Engage Regulators Early
For highly regulated functions, consider sandbox testing with regulator awareness. Document your compliance approach before deployment. Build evidence that information barriers are maintained at the agent level. Be prepared to explain delegation chains to auditors.
Regulators aren't inherently hostile to innovation. They're hostile to surprises. Bringing them along on the journey is almost always better than asking for forgiveness later.
The Bottom Line
A2A is a genuinely important protocol that addresses real enterprise needs. The backing it has from major technology companies, its governance through the Linux Foundation, and its thoughtful design for enterprise security all suggest it has staying power. For many organizations, it will be transformative.
But "break down silos" isn't universally good advice. In regulated industries, some silos are features, not bugs. They're not organizational inefficiency to be optimized away. They're compliance controls mandated by law, enforced by regulators, and carrying penalties.
The current A2A specification is necessary but not sufficient for compliance in regulated industries. If you work in financial services, healthcare, legal, government, or any heavily regulated sector, you'll need to build compliance layers on top of the protocol. You'll need to advocate for compliance features in future specification versions. You'll need to accept that some A2A use cases simply won't be viable in your context. And you'll need to maintain human-in-the-loop processes for high-stakes cross-boundary decisions.

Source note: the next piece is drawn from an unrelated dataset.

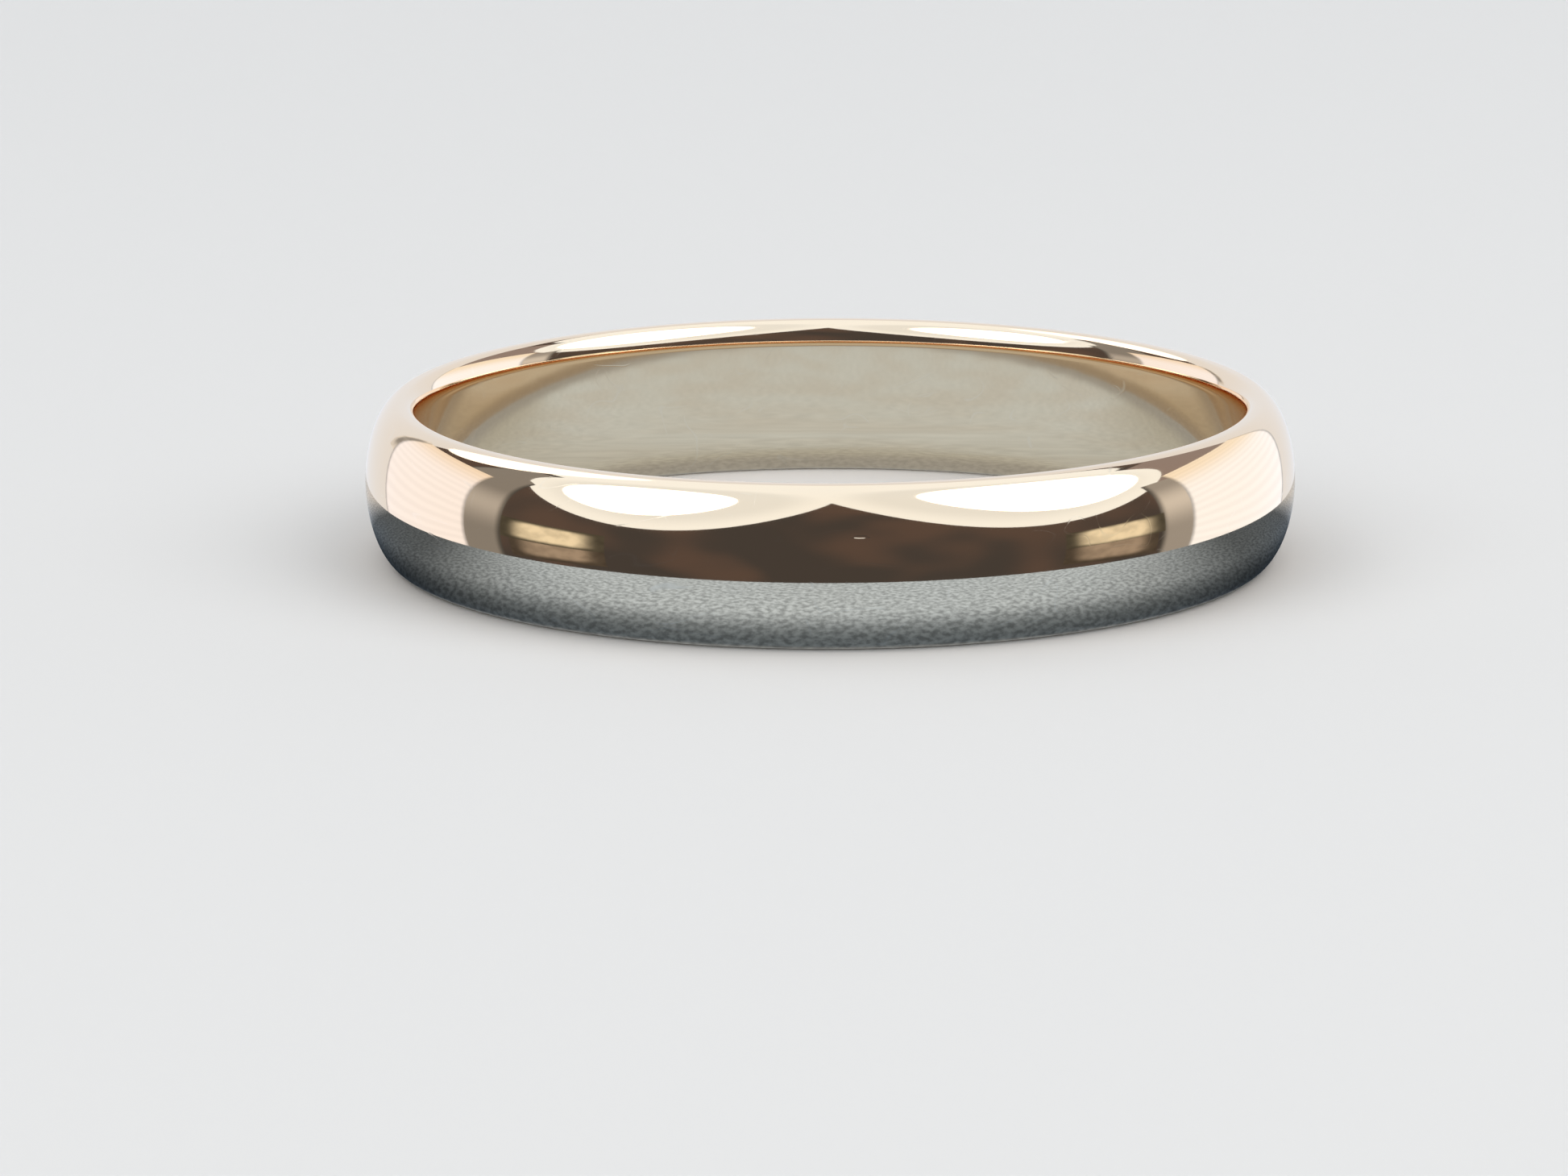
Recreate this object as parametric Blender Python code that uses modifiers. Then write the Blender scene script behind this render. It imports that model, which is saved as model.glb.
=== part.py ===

This isn't a reason to avoid A2A. It's a reason to implement it thoughtfully, with clear eyes about where the protocol's current capabilities end and where your compliance requirements begin.
The "break down all silos" narrative makes for great conference talks and compelling blog posts. But in the real world of regulated industries, the question isn't just "can our agents talk to each other?" It's "should they?" And sometimes, the answer is no.